I know folks build in different manners, but when I build anything with a frame handle, I always have a mechanical method from the butt end. In my case, I often use a small clevis on the end of the tang, threaded 4-40, with a 4-40 screw through the rear of the frame. If that's a pin hole on the side of the handle in your drawing, those are a royal pain to try to get things aligned, and tight at the same time.
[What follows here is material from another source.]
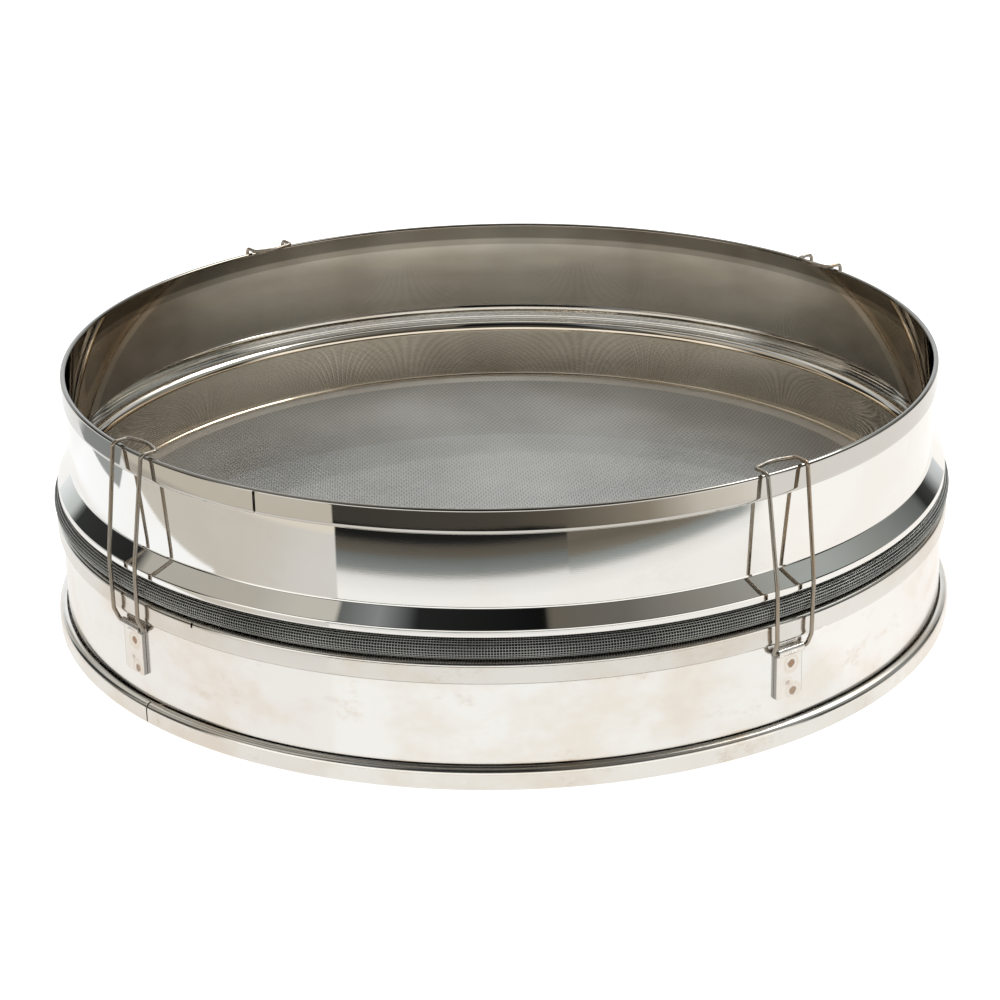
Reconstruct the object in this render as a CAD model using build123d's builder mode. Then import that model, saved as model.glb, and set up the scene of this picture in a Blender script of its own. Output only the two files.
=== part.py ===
from build123d import *
import math
import os

# Drum sieve with an exchangeable screen, standing on its lower hoop.
# Frame: millimetres, +Z up, origin at the centre of the base ring, on the surface it stands on.
# The front of the sieve looks along -Y.  Clip places are angles from the front, towards +X.

# Sheet and overall sizes
sheet = 0.7                    # thickness of the stainless sheet of both hoops
overall_height = 91.0
upper_diameter = 300.0         # outside of the upper hoop's wall
seat_clearance = 0.3           # free space round the screen where the hoops clamp it

# Screen: a stretched net whose edge is rolled round a ring
roll_diameter = 6.8            # over the rolled cloth
roll_offset = 3.45             # from the upper hoop's wall out to the centre line of the roll
roll_height = 46.4             # centre line of the roll above the base
screen_height = 27.5           # top face of the net above the base
cloth = 0.5                    # thickness of the rolled cloth and of the net
ring_clearance = 0.05          # round the ring, inside the rolled cloth
net_pitch = 14.2
net_open_share = 0.69          # of the pitch, the width of one gap
net_border = 3.0               # solid edge of the net, inside its flange
flange_width = 2.4             # turned-in foot of the cloth under the net

# Upper hoop
rim_hem_height = 8.1
rim_hem_gap = 0.6              # inside the folded rim hem
flare_height = 8.45            # from the shoulder over the roll up to the foot of the wall
flare_bend_radius = 1.5
lip_reach = 1.45               # from the roll's centre line out to the corner of the lip
lip_bend_radius = 0.7
spigot_curl = 1.2              # turned-in foot of the spigot, where the net bends round it
rim_slit_width = 1.4
rim_slit_angle = -30.0

# Lower hoop
wall_offset = 0.85             # from the centre line of the roll out to the wall
top_hem_height = 7.6
top_hem_gap = 0.9
foot_height = 7.4
foot_reach = 3.3               # how far the rolled foot stands out from the wall
foot_gap = 0.3                 # between the curled edge of the foot and the wall
foot_shoulder_radius = 2.0
foot_corner_radius = 1.0
foot_slit_width = 0.6
foot_slit_angle = -47.6
top_slit_width = 0.8
top_slit_angle = -39.1

# Wire clips, hinged in folded straps
clip_angles = (35.0, 126.0, 216.0, 309.5)
wire_diameter = 1.4
pivot_drop = 3.4               # from the top hem's lower edge down to the pivot
knuckle_clearance = 0.05
bar_half_width = 7.0
waist_half_width = 7.4
hook_half_width = 8.0
bar_joint_gap = 0.6            # between the butted wire ends, inside the knuckle
elbow_rise = 4.6               # from the pivot up to the elbow of each leg
elbow_clearance = 0.5          # between the legs and the roll
waist_rise = 23.0              # from the pivot up to the bend where the legs lean in
hook_clearance = 0.5           # between the wire and the top of the rim
hook_outside = 0.9             # from the rim hem out to the wire of the legs
hook_reach = 5.9               # from the legs in to the corners of the hook
hook_bow = 2.1                 # of the cross piece, inwards
bar_bend_radius = 1.2
elbow_bend_radius = 2.5
waist_bend_radius = 30.0
hook_bend_radius = 1.6
bow_bend_radius = 12.0
strap_sheet = 0.6
strap_width = 10.5
strap_clearance = 8.1          # from the rolled foot up to the foot of the strap
strap_corner_radius = 1.0
weld_shares = (0.30, 0.885)    # of the strap's drop, from the pivot down to each spot weld
weld_diameter = 3.0
weld_depth = 0.15

hem_bend_share = 0.85          # of the radius at which a hem would have no flat crest

os.makedirs("parts", exist_ok=True)

# Middle lines of the sheets, worked out from the sizes above
half_sheet = sheet / 2
wall_line = upper_diameter / 2 - half_sheet
rim_line = overall_height - half_sheet
rim_hem_line = wall_line + sheet + rim_hem_gap
roll_radius = roll_diameter / 2
roll_line = wall_line + roll_offset
throat_radius = roll_radius + seat_clearance + half_sheet
spigot_line = roll_line - throat_radius
shoulder_line = roll_height + throat_radius
wall_foot = shoulder_line + flare_height
spigot_foot = screen_height + seat_clearance + half_sheet

lower_wall_line = roll_line + wall_offset
top_hem_line = lower_wall_line + sheet + top_hem_gap
top_bend_radius = (top_hem_line - lower_wall_line) / 2
crest_offset = (lower_wall_line + top_hem_line) / 2 - roll_line
crest_reach = top_bend_radius + half_sheet + roll_radius + seat_clearance
top_line = roll_height - math.sqrt(crest_reach**2 - crest_offset**2) + top_bend_radius
top_hem_foot = top_line + half_sheet - top_hem_height
foot_line = lower_wall_line + foot_reach


def sheet_profile(points, radii):
    """Face of a bent sheet in the radial plane, from the middle line through the points."""
    with BuildSketch(Plane.XZ) as profile:
        with BuildLine():
            bends = FilletPolyline(*points, radius=radii)
            offset(bends, amount=half_sheet, side=Side.BOTH)
        make_face()
    return profile.sketch


# Upper hoop: hem, wall, flare, lip, throat over the roll, and the spigot that holds the net down
rim_bend = (rim_hem_line - wall_line) / 2 * hem_bend_share
upper_points = [
    (rim_hem_line, overall_height - rim_hem_height + half_sheet),
    (rim_hem_line, rim_line),
    (wall_line, rim_line),
    (wall_line, wall_foot),
    (roll_line + lip_reach, shoulder_line),
    (spigot_line, shoulder_line),
    (spigot_line, spigot_foot),
    (spigot_line - spigot_curl, spigot_foot),
]
upper_radii = [rim_bend, rim_bend, flare_bend_radius, lip_bend_radius, throat_radius,
               spigot_curl * hem_bend_share]
with BuildPart() as upper_hoop:
    add(sheet_profile(upper_points, upper_radii))
    revolve(axis=Axis.Z)
    # The ends of the hem's outer leaf meet at a slit that stops where the crest bends over
    rim_slit_top = rim_line - (rim_bend + half_sheet) / 2
    with BuildSketch(Plane.XY.offset(rim_slit_top).rotated((0, 0, rim_slit_angle))):
        with Locations((0, -rim_hem_line)):
            Rectangle(rim_slit_width, rim_hem_gap + sheet)
    extrude(amount=-rim_hem_height, mode=Mode.SUBTRACT)

# Lower hoop: hem that carries the roll, straight wall, and the rolled foot
top_bend = top_bend_radius * hem_bend_share
lower_points = [
    (top_hem_line, top_hem_foot),
    (top_hem_line, top_line),
    (lower_wall_line, top_line),
    (lower_wall_line, half_sheet),
    (foot_line, half_sheet),
    (foot_line, foot_height - half_sheet),
    (lower_wall_line + sheet + foot_gap, foot_height - half_sheet),
]
lower_radii = [top_bend, top_bend, foot_corner_radius, foot_corner_radius, foot_shoulder_radius]
with BuildPart() as lower_hoop:
    add(sheet_profile(lower_points, lower_radii))
    revolve(axis=Axis.Z)
    with BuildSketch(Plane.XY.offset(sheet).rotated((0, 0, foot_slit_angle))):
        with Locations((0, -foot_line)):
            Rectangle(foot_slit_width, foot_reach)
    extrude(amount=foot_height, mode=Mode.SUBTRACT)
    # The ends of the top hem's outer leaf meet at a slit below the crest
    top_slit_top = top_line - (top_bend + half_sheet) / 2
    with BuildSketch(Plane.XY.offset(top_slit_top).rotated((0, 0, top_slit_angle))):
        with Locations((0, -top_hem_line)):
            Rectangle(top_slit_width, top_hem_gap + sheet)
    extrude(amount=-top_hem_height, mode=Mode.SUBTRACT)

# Cloth rolled round the ring, with its skirt down to the net and the foot under the net
skirt_outer = roll_line - roll_radius + cloth
skirt_inner = roll_line - roll_radius
ring_radius = roll_radius - cloth - ring_clearance
with BuildPart() as mesh_edge_wrap:
    with BuildSketch(Plane.XZ):
        with Locations((roll_line, roll_height)):
            Circle(roll_radius)
            Circle(ring_radius + ring_clearance, mode=Mode.SUBTRACT)
        with BuildLine():
            Polyline(
                (skirt_outer, roll_height),
                (skirt_inner, roll_height),
                (skirt_inner, screen_height - cloth),
                (skirt_inner - flange_width, screen_height - cloth),
                (skirt_inner - flange_width, screen_height - 2 * cloth),
                (skirt_outer, screen_height - 2 * cloth),
                close=True,
            )
        make_face()
    revolve(axis=Axis.Z)

with BuildPart() as screen_ring:
    with BuildSketch(Plane.XZ):
        with Locations((roll_line, roll_height)):
            Circle(ring_radius)
    revolve(axis=Axis.Z)

# Net: one flat face with square gaps, open by the same share as the woven wire
net_radius = skirt_inner
net_gap = net_pitch * net_open_share
gap_reach = net_radius - flange_width - net_border
gap_count = math.floor(2 * gap_reach / net_pitch) + 1
with BuildPart() as sieve_mesh:
    with BuildSketch(Plane.XY.offset(screen_height - cloth)):
        Circle(net_radius)
        with GridLocations(net_pitch, net_pitch, gap_count, gap_count) as grid:
            gap_places = [
                place for place in grid.locations
                if math.hypot(abs(place.position.X) + net_gap / 2,
                              abs(place.position.Y) + net_gap / 2) < gap_reach
            ]
        with Locations(*gap_places):
            Rectangle(net_gap, net_gap, mode=Mode.SUBTRACT)
    extrude(amount=cloth)

# Clips and straps, in upright planes through the axis: sketch x is outwards, sketch y is up
wire_radius = wire_diameter / 2
knuckle_inner = wire_radius + knuckle_clearance
knuckle_outer = knuckle_inner + strap_sheet
lower_wall_radius = lower_wall_line + half_sheet
pivot_height = top_hem_foot - pivot_drop
strap_drop = pivot_height - foot_height - strap_clearance
pivot_radius = lower_wall_radius + knuckle_outer
leg_radius = roll_line + roll_radius + elbow_clearance + wire_radius
hook_radius = rim_hem_line + half_sheet + hook_outside + wire_radius
hook_height = overall_height + hook_clearance + wire_radius


def clip_plane(angle):
    """Upright plane through the axis at this angle from the front."""
    turn = math.radians(angle)
    outwards = (math.sin(turn), -math.cos(turn), 0)
    across = (-math.cos(turn), -math.sin(turn), 0)
    return Plane(origin=(0, 0, 0), x_dir=outwards, z_dir=across)


def leg_points(side):
    """Corners of one half of the wire, from its end in the knuckle to the hook's corner."""
    return [
        (pivot_radius, pivot_height, side * bar_joint_gap / 2),
        (pivot_radius, pivot_height, side * bar_half_width),
        (leg_radius, pivot_height + elbow_rise, side * bar_half_width),
        (leg_radius, pivot_height + waist_rise, side * waist_half_width),
        (hook_radius, hook_height, side * hook_half_width),
        (hook_radius - hook_reach, hook_height, side * hook_half_width),
    ]


def make_clip(angle):
    """Spring wire bent into a bail: bar, two legs and the hook over the rim."""
    half_radii = [bar_bend_radius, elbow_bend_radius, waist_bend_radius, hook_bend_radius,
                  hook_bend_radius]
    middle = (hook_radius - hook_reach - hook_bow, hook_height, 0)
    corners = leg_points(1) + [middle] + leg_points(-1)[::-1]
    radii = half_radii + [bow_bend_radius] + half_radii[::-1]
    with BuildPart() as clip:
        with BuildLine(clip_plane(angle)) as path:
            FilletPolyline(*corners, radius=radii)
        wire = path.wires()[0]
        with BuildSketch(Plane(origin=wire @ 0, z_dir=wire % 0)):
            Circle(wire_radius)
        sweep(path=wire)
    return clip.part


def make_strap(angle):
    """Folded strap: knuckle round the wire and a double leaf, spot welded to the wall."""
    upright = clip_plane(angle)
    across = Axis(upright.origin, upright.z_dir)
    leaf_outer = lower_wall_radius + 2 * strap_sheet
    leaf_face = Plane(origin=upright.x_dir * leaf_outer, x_dir=-upright.z_dir, z_dir=upright.x_dir)
    with BuildPart() as strap:
        with BuildSketch(upright):
            with Locations((pivot_radius, pivot_height)):
                Circle(knuckle_outer)
            with Locations((leaf_outer, pivot_height - strap_drop)):
                Rectangle(3 * strap_sheet, strap_drop, align=(Align.MAX, Align.MIN))
            with Locations((pivot_radius, pivot_height)):
                Circle(knuckle_inner, mode=Mode.SUBTRACT)
        extrude(amount=strap_width / 2, both=True)
        foot_edges = strap.edges().group_by(Axis.Z)[0].sort_by(across)
        fillet([foot_edges[0], foot_edges[-1]], radius=strap_corner_radius)
        with BuildSketch(leaf_face):
            with Locations(*[(0, pivot_height - share * strap_drop) for share in weld_shares]):
                Circle(weld_diameter / 2)
        extrude(amount=-weld_depth, mode=Mode.SUBTRACT)
        # The leaf follows the round wall that it is welded to
        Cylinder(lower_wall_radius, 2 * overall_height, mode=Mode.SUBTRACT)
    return strap.part


for place, angle in enumerate(clip_angles, start=1):
    wire_clip = make_clip(angle)
    wire_clip.label = f"wire_clip_{place}"
    export_step(wire_clip, f"parts/wire_clip_{place}.step")
    clip_strap = make_strap(angle)
    clip_strap.label = f"clip_strap_{place}"
    export_step(clip_strap, f"parts/clip_strap_{place}.step")

upper_hoop.part.label = "upper_hoop"
export_step(upper_hoop.part, "parts/upper_hoop.step")
lower_hoop.part.label = "lower_hoop"
export_step(lower_hoop.part, "parts/lower_hoop.step")
mesh_edge_wrap.part.label = "mesh_edge_wrap"
export_step(mesh_edge_wrap.part, "parts/mesh_edge_wrap.step")
screen_ring.part.label = "screen_ring"
export_step(screen_ring.part, "parts/screen_ring.step")
sieve_mesh.part.label = "sieve_mesh"
export_step(sieve_mesh.part, "parts/sieve_mesh.step")
print("gaps in the net:", len(gap_places))
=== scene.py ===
import math

import bmesh
import bpy
from bpy.props import FloatProperty, FloatVectorProperty, IntProperty, PointerProperty
from mathutils import Matrix, Vector


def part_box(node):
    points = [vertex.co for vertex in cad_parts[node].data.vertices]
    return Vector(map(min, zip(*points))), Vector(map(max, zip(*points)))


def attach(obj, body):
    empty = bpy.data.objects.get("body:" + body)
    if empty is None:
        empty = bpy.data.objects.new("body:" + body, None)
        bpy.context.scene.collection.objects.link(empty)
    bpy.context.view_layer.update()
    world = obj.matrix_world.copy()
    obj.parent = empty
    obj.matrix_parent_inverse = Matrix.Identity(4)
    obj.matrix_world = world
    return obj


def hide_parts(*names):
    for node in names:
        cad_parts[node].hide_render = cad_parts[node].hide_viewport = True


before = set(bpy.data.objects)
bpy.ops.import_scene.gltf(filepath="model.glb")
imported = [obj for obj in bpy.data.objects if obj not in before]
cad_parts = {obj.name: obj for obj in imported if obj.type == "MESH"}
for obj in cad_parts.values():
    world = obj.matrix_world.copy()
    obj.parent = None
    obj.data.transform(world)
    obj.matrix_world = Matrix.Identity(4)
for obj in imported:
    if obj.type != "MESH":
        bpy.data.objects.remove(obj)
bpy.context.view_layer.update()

bl_info = {
    "name": "Drum Sieve",
    "version": (1, 0, 0),
    "blender": (4, 5, 0),
    "location": "3D View > Sidebar > Sieve",
    "description": "Builds and finishes a drum sieve with two hoops, a woven screen and four wire clips",
    "category": "Add Mesh",
}

# Heights taken from the frame, in metres
RIM_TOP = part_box("upper_hoop")[1][2]
LOWER_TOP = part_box("lower_hoop")[1][2]
NET_FOOT, NET_TOP = (corner[2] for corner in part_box("sieve_mesh"))
STRAP_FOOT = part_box("clip_strap_1")[0][2]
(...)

EDIT!! I had the wrong link for the ones I use...... It's now corrected! Here's the clevis I use... https://www.amazon.com/gp/product/B0006O8O7Q/ref=ppx_yo_dt_b_asin_title_o06_s00?ie=UTF8&psc=1
I drill a 1/16" hole through the end of tang, spread the clevis and insert the pin through the hole (one side springs back into place), and you have enough "motion" to allow everything to be drawn up tight..... without pulling anything off, one way or another. I use these clevises for just about anything I build with a buttcap, or a "through tang" type of construction. I personally choose to glue everything up anyway.....but if you're neat and tidy, it makes for a great take-down type construction too. I just choose to glue, because I've had far too many clients wreck "take downs" in the past....everything from stripping threads, to scaring up fittings.....and then wanting me to repair their mistakes for free.

I also counterbore the hole through the back of the handle frame to fit the head of the 4-40 screw I use....or sometimes will even turn down the head if I choose. Some filework and/or coloring on the screw head adds a nice tough of detail.
Hey everyone! Just a heads up.... I had the wrong link in this post concerning the 4-40 clevis(es) that I use..... I have corrected it. My apologies!
 

Alden Cole

Well-Known Member
At a rough 400 grit handsanding on the blade, will go up to 600 and grind in the swedge. Fit up the guard with 416ss and am working with the client on handle material, though we are a ways from that point. We may add back bolsters, and if we did, do you think it would look odd to make them of brass? I'm kinda thinking it would.20210228_154717.jpg
 

Alden Cole

Well-Known Member
Ground and finished the clip, etched my makes mark, and finished the blade. Made a spacer that fits up to the guard, and rear bolsters. The rear bolsters are peened on and the guard and spacer were fit with alignment pins, driven up into place, and jb welded. The tips of the frame have nubs that slide into the spacer, but unfortunately there is a small gap between them. I also had trouble getting the handle fit up into it's place and there are big gaps, which I am not sure what to do about. Other than that, it is coming along great!20210312_154132.jpg20210312_154108.jpg20210305_163314.jpg
 

Alden Cole

Well-Known Member
Finished! Added a couple wooden spacers to get rid of the gap mentioned earlier. It is on it's way to CA right now.